Under state law, up to 10 qualifying patients can join together and form a collective garden of up to 45 plants, so long as the marijuana is not visible from public spaces.
The initial measure before the council included language about a moratorium on medical marijuana dispensaries as well. Councilman Fred Butler eliminated the language before the vote.
“The reason for deleting ‘medical marijuana dispensaries’ is, they’re currently illegal and were not addressed in the” recent state legislation, he said before the council decision.
Members also set a public hearing on the moratorium for July 18.
“The moratorium gives the city a timeout to figure out how to deal with collective gardens, which is very appropriate,” Councilwoman Stacy Goodman said after the decision. “Now is the time for citizens to tell us how collective gardens should be regulated. I’m not sure they can be banned under current state law. So, we need to figure out a way to balance the mandate of state voters with local community values.”
Marijuana rules remain confusing
City Council regular meeting
The situation is confusing because marijuana, medical or otherwise, remains illegal under federal law.
Washington voters legalized medical marijuana in a 1998 ballot initiative, but the ambiguous language in the measure continues to cause headaches for patients and policymakers. Physicians can recommend, but not prescribe, medical marijuana for patients.
The state law does not allow for dispensaries, but relaxed enforcement in many cities enabled medical marijuana dispensaries to open.
State legislators sought to clarify rules surrounding medical marijuana — to legalize and regulate medical marijuana dispensaries and grow operations — in the 2011 regular legislative session.
The landmark legislation passed the House of Representatives and the Senate, but Gov. Chris Gregoire vetoed parts after federal prosecutors threatened to charge state employees for carrying out the law.
The legislation contained language to authorize the state to license and regulate — but not decriminalize — dispensaries and grow operations.
Gregoire vetoed provisions in the legislation related to licensing producers, processors and dispensers. The governor also struck a provision to establish a state registry for medical marijuana patients, providers and collective gardens.
“We would like to have time to get community input on how the city should address this quasi-legal issue,” Councilman Tola Marts said. “I think that, for instance, it could be a zoning issue or it could be the community’s dead-set against it.”
Cities seek to address state law
The decision prompted maneuvering among municipal officials before the state law goes into effect July 22.
North Bend imposed a yearlong moratorium on medical marijuana dispensaries June 7. Unlike Issaquah, no medical marijuana outlet is open in North Bend. Elsewhere in King County, Federal Way imposed a six-month moratorium on medical marijuana facilities in April. Kent also called on medical marijuana dispensaries to close.
“I think that it’s clearly in flux right now. I think that other municipalities are sorting through this as well,” Marts said. “I think that our community should take a look, and we as leaders should take a look, at how other municipalities are dealing with this.”
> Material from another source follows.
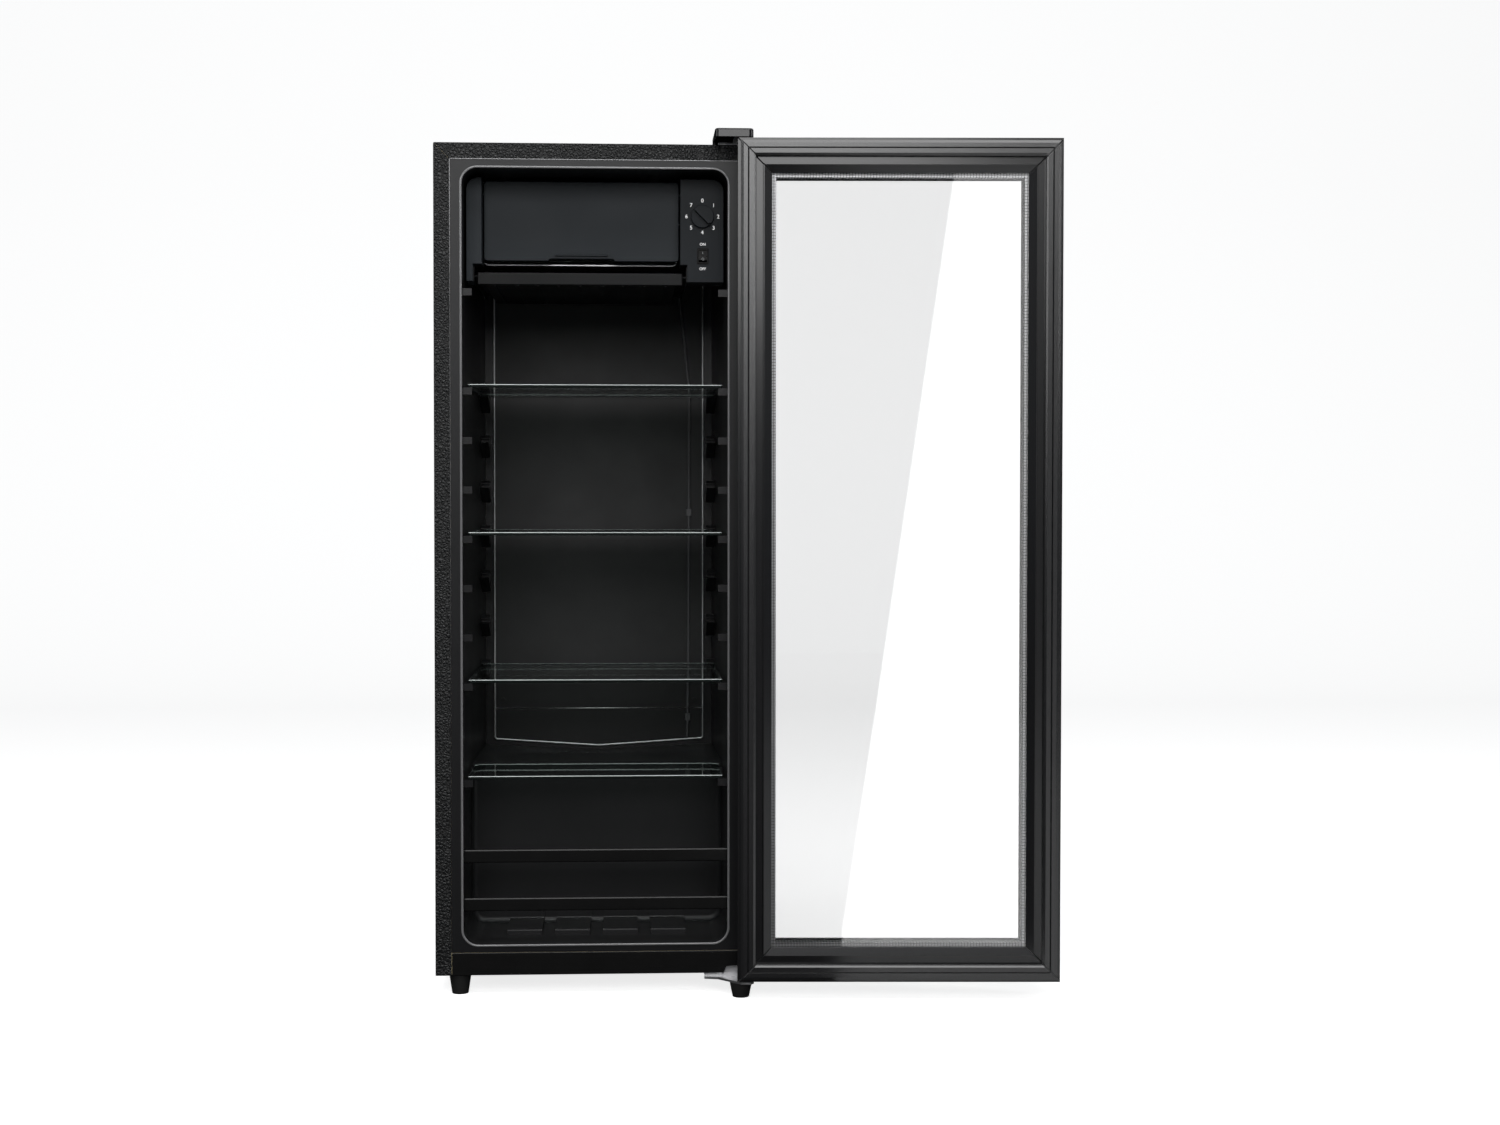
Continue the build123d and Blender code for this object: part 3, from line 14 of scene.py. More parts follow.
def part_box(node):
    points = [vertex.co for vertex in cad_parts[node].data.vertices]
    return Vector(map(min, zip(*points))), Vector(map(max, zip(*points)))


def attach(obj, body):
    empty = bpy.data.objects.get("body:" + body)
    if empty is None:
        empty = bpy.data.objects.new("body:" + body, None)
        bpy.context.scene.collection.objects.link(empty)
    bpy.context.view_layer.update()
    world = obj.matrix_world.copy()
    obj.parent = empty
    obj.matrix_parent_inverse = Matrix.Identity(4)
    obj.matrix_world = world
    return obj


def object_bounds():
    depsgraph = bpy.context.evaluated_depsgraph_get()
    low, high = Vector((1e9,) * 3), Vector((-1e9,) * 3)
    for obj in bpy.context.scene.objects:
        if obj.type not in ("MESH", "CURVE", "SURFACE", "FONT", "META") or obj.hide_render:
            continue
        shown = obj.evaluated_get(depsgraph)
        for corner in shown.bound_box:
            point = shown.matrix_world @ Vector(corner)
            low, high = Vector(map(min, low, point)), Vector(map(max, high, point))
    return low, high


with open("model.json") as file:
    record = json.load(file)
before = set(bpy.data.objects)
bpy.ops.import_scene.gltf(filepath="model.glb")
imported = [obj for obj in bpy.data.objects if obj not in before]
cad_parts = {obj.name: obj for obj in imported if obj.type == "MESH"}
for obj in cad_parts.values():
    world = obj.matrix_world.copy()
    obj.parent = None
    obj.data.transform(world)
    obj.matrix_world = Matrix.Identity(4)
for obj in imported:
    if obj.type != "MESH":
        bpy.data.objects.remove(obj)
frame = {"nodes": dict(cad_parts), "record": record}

solid_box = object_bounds()
nodes = frame["nodes"]
scene = bpy.context.scene
print("nodes in the frame:", len(nodes), "box:", [list(map(float, c)) for c in solid_box])

# %% [markdown]
# The camera stands a little right of the cabinet's middle, three metres off and at door-handle height,
# turned a few degrees to the right and very slightly down. Its lens is a mild telephoto. The three
# angles are given as turns about X, Y and Z, so the numbers can be read off directly.

# %% Camera
view = bpy.data.cameras.new("portrait_camera")
view.lens = 53.59
view.sensor_width = 36.0
camera = bpy.data.objects.new("portrait_camera", view)
camera.location = (0.0408, -3.2196, 0.66725)
camera.rotation_euler = (math.radians(90 - 1.62), math.radians(-0.05), math.radians(-3.18))
scene.collection.objects.link(camera)
scene.camera = camera
print("camera at", tuple(round(v, 3) for v in camera.location), "lens", view.lens)

# %% [markdown]
# The studio is a white room in the way of catalogue pictures: the camera sees white all round, while
# the room itself is dim, so that black plastic shows the lamps and little else. The world and the floor
# therefore carry two shaders each, one for what the camera sees and one for what lights the object.
# The floor is a surface z = f(y): flat, then an arc, then straight up, repeated along x.


# %% The floor and the wall behind
def sheet_mesh(name, grid, close_u=False, close_v=False):
    """A mesh from a grid of points (rows, columns, 3); each cell of the grid becomes one quad."""
    rows, cols = grid.shape[:2]
    index = np.arange(rows * cols).reshape(rows, cols)
    if close_u:
        index = np.concatenate([index, index[:1]], axis=0)
    if close_v:
        index = np.concatenate([index, index[:, :1]], axis=1)
    quads = np.stack([index[:-1, :-1], index[:-1, 1:], index[1:, 1:], index[1:, :-1]], axis=-1).reshape(-1, 4)
    mesh = bpy.data.meshes.new(name)
    mesh.from_pydata(grid.reshape(-1, 3).tolist(), [], quads.tolist())
    mesh.update()
    piece = bpy.data.objects.new(name, mesh)
    scene.collection.objects.link(piece)
    return piece


def sweep_grid(half_width=9.0, near=-7.0, far=4.0, radius=2.0, height=6.0):
    """Floor y from near to far at z = 0, then a quarter circle of the radius, then a wall to height."""
    turn = np.linspace(0, np.pi / 2, 24)
    y = np.concatenate([np.linspace(near, far, 12), far + radius * np.sin(turn[1:]), [far + radius]])
    z = np.concatenate([np.zeros(12), radius * (1 - np.cos(turn[1:])), [height]])
    x = np.linspace(-half_width, half_width, 12)
    return np.stack(np.broadcast_arrays(x[None, :], y[:, None], z[:, None]), axis=-1)


def seen_and_lighting(tree, seen, lighting, out):
    """Shows one shader to the camera and another to every other ray."""
    ray = tree.nodes.new("ShaderNodeLightPath")
    mix = tree.nodes.new("ShaderNodeMixShader")
    tree.links.new(ray.outputs["Is Camera Ray"], mix.inputs[0])
    tree.links.new(lighting.outputs[0], mix.inputs[1])
    tree.links.new(seen.outputs[0], mix.inputs[2])
    tree.links.new(mix.outputs[0], out.inputs["Surface"])


floor = sheet_mesh("studio_floor", sweep_grid())
floor.data.polygons.foreach_set("use_smooth", np.ones(len(floor.data.polygons), dtype=bool))
paper = bpy.data.materials.new("studio_paper")
paper.use_nodes = True
pale = paper.node_tree.nodes["Principled BSDF"]
pale.inputs["Base Color"].default_value = (0.9, 0.9, 0.9, 1.0)
pale.inputs["Roughness"].default_value = 1.0
pale.inputs["Specular IOR Level"].default_value = 0.0
pale.inputs["Emission Color"].default_value = (1.0, 1.0, 1.0, 1.0)
pale.inputs["Emission Strength"].default_value = 0.80
dim = paper.node_tree.nodes.new("ShaderNodeBsdfDiffuse")
dim.inputs["Color"].default_value = (0.08, 0.08, 0.08, 1.0)
seen_and_lighting(paper.node_tree, pale, dim, paper.node_tree.nodes["Material Output"])
floor.data.materials.append(paper)
print("floor faces:", len(floor.data.polygons))

# %% [markdown]
# Four soft lamps light the cooler. The front and overhead ones leave out the door's panes, by light
# linking, so that no lamp shows in the glass as a bright rectangle.

# %% Lamps and world
scene.view_settings.view_transform = "Standard"
world = bpy.data.worlds.new("white_room")
scene.world = world
world.use_nodes = True
white = world.node_tree.nodes["Background"]
white.inputs["Color"].default_value = (1.0, 1.0, 1.0, 1.0)
white.inputs["Strength"].default_value = 1.0
gloom = world.node_tree.nodes.new("ShaderNodeBackground")
gloom.inputs["Color"].default_value = (0.90, 0.96, 1.0, 1.0)
gloom.inputs["Strength"].default_value = 0.10
seen_and_lighting(world.node_tree, white, gloom, world.node_tree.nodes["World Output"])


def lamp(name, place, target, size, watts):
    """A rectangular soft lamp that looks from its place at a target."""
    light = bpy.data.lights.new(name, "AREA")
    light.shape = "RECTANGLE"
    light.size, light.size_y = size
    light.energy = watts
    piece = bpy.data.objects.new(name, light)
    piece.location = place
    aim = Vector(target) - Vector(place)
    piece.rotation_euler = aim.to_track_quat("-Z", "Y").to_euler()
    scene.collection.objects.link(piece)
    return piece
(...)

The moratorium also prompted questions about the sole medical marijuana collective in Issaquah.
(The Kind Alternative Medical Collective, a nonprofit medical marijuana collective in Preston, opened in February, but King County jurisdiction applies because the community is in the unincorporated area.)
GreenLink Collective appealed in March after the city denied a business license to the downtown medical marijuana collective. The city denied the application, because planners decided the collective is more similar to a drugstore or a pharmacy, rather than a social services organization. The city hearing examiner denied the appeal June 20.
“The law is very clear that collectives are allowed under the statute,” said Aaron Pelley, a Seattle attorney representing the collective. “So, they’re basically saying, ‘We’re not going to allow something that the Legislature for the state of Washington has decided can be.’ It’s very alarming that the city of Issaquah thinks that it can usurp the legislation of the state of Washington.”